15. The computing system of claim 11, wherein the graph database comprises a plurality of nodes, wherein rig information, event tracking usage, and service information each form at least one node within the graph database.

16. The computing system of claim 11, wherein querying the graph database comprises:

inputting a natural language query into a chat interface portion of the graphical interface by a user;

processing the input query using natural language understanding to identify at least one entity within the input query; and

retrieving data from the graph database relevant to the identified entity.

17. The computing system of claim 11, wherein the response is generated using a retrieval augmented generation system, wherein the generated responses comprises at least one of a text response or a visualization response.

18. The computing system of claim 17, wherein displaying the generated response within the graphical interface comprises displaying the response in a chat interface portion of the graphical interface, and wherein the visualization response comprises an interactive plot or diagram.

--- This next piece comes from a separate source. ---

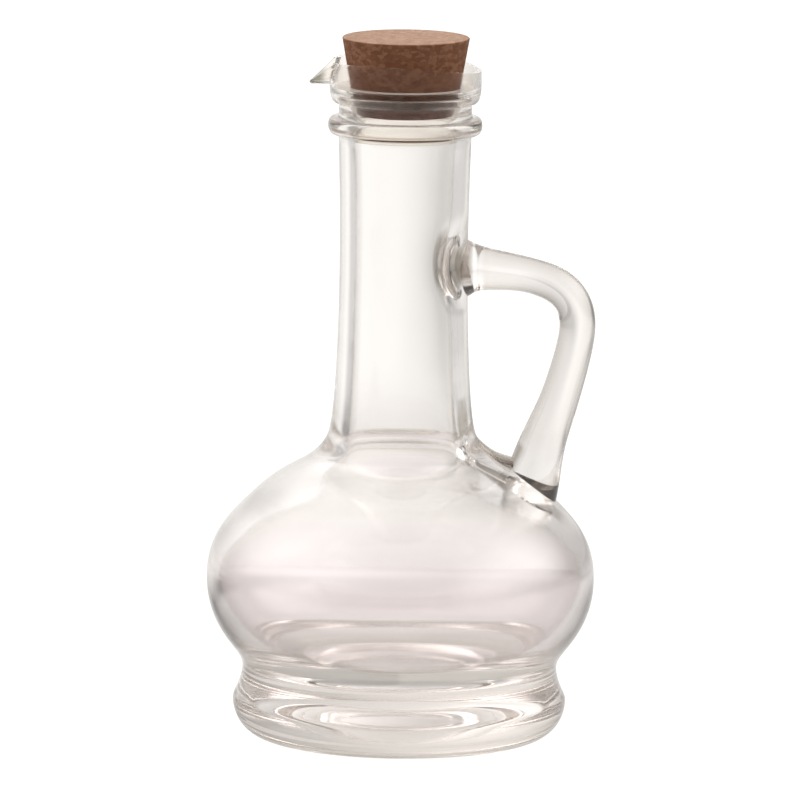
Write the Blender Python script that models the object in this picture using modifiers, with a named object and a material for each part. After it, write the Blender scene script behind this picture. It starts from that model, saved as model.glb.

19. The computing system of claim 11, wherein performing the site action based on the displayed response comprises generating or transmitting a signal that instructs or causes an action to occur, wherein the action comprises a physical action, and wherein the physical action comprises selecting where to drill a wellbore in the subsurface formation, drilling the wellbore, varying a trajectory of the wellbore, varying a weight or torque on a drill bit that is drilling the wellbore, varying a rate or concentration of a fluid being pumped into the wellbore, or a combination thereof.

20. A non-transitory computer-readable medium storing instructions that, when executed by one or more processors of a computing system, cause the computing system to perform operations, the operations comprising:

receiving data related to the site;

building a graph database from the received data;

querying the graph database;

generating a response based on the query;

displaying the generated response within a graphical interface on a screen; and

performing a site action based on the displayed response.